▽

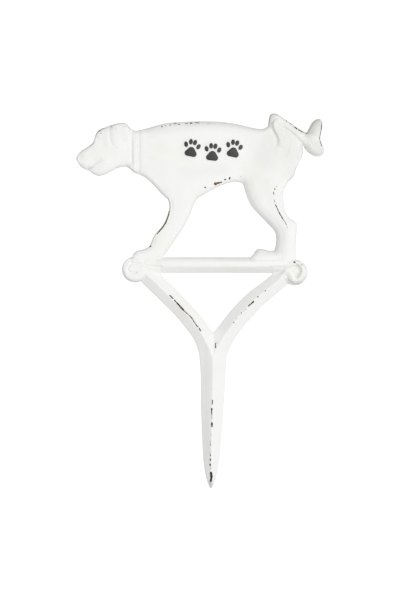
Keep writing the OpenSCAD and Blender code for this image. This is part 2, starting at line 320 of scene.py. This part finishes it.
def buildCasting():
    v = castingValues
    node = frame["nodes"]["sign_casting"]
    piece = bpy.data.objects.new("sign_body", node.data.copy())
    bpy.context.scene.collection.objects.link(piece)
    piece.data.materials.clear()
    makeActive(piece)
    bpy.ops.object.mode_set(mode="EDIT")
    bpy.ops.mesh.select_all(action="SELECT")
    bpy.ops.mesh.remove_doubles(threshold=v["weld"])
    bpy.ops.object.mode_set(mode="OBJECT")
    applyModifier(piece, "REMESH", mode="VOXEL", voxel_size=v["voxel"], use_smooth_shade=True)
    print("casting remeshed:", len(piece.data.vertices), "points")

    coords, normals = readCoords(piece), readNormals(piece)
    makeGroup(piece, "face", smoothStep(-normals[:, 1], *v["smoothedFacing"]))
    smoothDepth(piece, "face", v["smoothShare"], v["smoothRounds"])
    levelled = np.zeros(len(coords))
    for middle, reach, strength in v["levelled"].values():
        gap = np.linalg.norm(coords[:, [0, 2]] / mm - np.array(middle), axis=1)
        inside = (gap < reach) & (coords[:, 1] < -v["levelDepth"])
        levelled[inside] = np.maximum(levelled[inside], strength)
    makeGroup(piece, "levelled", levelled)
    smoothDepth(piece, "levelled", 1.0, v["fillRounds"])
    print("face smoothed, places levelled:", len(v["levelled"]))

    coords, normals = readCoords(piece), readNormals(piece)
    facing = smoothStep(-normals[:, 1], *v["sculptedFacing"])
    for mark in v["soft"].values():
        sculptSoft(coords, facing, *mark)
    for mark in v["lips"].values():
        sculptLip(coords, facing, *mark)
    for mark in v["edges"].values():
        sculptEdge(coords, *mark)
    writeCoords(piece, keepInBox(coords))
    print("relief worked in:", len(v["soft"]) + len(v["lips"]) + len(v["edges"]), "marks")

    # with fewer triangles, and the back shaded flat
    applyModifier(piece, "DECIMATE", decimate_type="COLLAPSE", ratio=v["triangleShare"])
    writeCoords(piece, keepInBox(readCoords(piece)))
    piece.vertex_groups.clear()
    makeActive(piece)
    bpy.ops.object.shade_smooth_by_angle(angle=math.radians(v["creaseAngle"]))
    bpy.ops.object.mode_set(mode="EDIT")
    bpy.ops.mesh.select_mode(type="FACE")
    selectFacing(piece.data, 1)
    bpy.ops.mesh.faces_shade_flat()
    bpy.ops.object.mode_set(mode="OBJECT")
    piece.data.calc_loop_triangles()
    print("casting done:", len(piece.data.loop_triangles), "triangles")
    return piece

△

▶ [What you should do]: Extract the full listing and reproduce each line exactly.

▶ [Problem solution]:
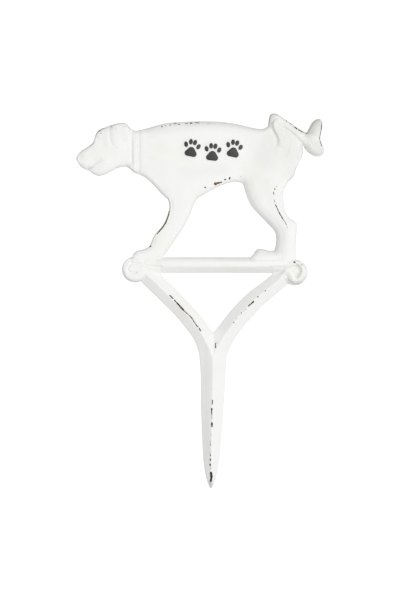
Keep writing the OpenSCAD and Blender code for this image. This is part 2, starting at line 320 of scene.py. This part finishes it.
def buildCasting():
    v = castingValues
    node = frame["nodes"]["sign_casting"]
    piece = bpy.data.objects.new("sign_body", node.data.copy())
    bpy.context.scene.collection.objects.link(piece)
    piece.data.materials.clear()
    makeActive(piece)
    bpy.ops.object.mode_set(mode="EDIT")
    bpy.ops.mesh.select_all(action="SELECT")
    bpy.ops.mesh.remove_doubles(threshold=v["weld"])
    bpy.ops.object.mode_set(mode="OBJECT")
    applyModifier(piece, "REMESH", mode="VOXEL", voxel_size=v["voxel"], use_smooth_shade=True)
    print("casting remeshed:", len(piece.data.vertices), "points")

    coords, normals = readCoords(piece), readNormals(piece)
    makeGroup(piece, "face", smoothStep(-normals[:, 1], *v["smoothedFacing"]))
    smoothDepth(piece, "face", v["smoothShare"], v["smoothRounds"])
    levelled = np.zeros(len(coords))
    for middle, reach, strength in v["levelled"].values():
        gap = np.linalg.norm(coords[:, [0, 2]] / mm - np.array(middle), axis=1)
        inside = (gap < reach) & (coords[:, 1] < -v["levelDepth"])
        levelled[inside] = np.maximum(levelled[inside], strength)
    makeGroup(piece, "levelled", levelled)
    smoothDepth(piece, "levelled", 1.0, v["fillRounds"])
    print("face smoothed, places levelled:", len(v["levelled"]))

    coords, normals = readCoords(piece), readNormals(piece)
    facing = smoothStep(-normals[:, 1], *v["sculptedFacing"])
    for mark in v["soft"].values():
        sculptSoft(coords, facing, *mark)
    for mark in v["lips"].values():
        sculptLip(coords, facing, *mark)
    for mark in v["edges"].values():
        sculptEdge(coords, *mark)
    writeCoords(piece, keepInBox(coords))
    print("relief worked in:", len(v["soft"]) + len(v["lips"]) + len(v["edges"]), "marks")

    # with fewer triangles, and the back shaded flat
    applyModifier(piece, "DECIMATE", decimate_type="COLLAPSE", ratio=v["triangleShare"])
    writeCoords(piece, keepInBox(readCoords(piece)))
    piece.vertex_groups.clear()
    makeActive(piece)
    bpy.ops.object.shade_smooth_by_angle(angle=math.radians(v["creaseAngle"]))
    bpy.ops.object.mode_set(mode="EDIT")
    bpy.ops.mesh.select_mode(type="FACE")
    selectFacing(piece.data, 1)
    bpy.ops.mesh.faces_shade_flat()
    bpy.ops.object.mode_set(mode="OBJECT")
    piece.data.calc_loop_triangles()
    print("casting done:", len(piece.data.loop_triangles), "triangles")
    return piece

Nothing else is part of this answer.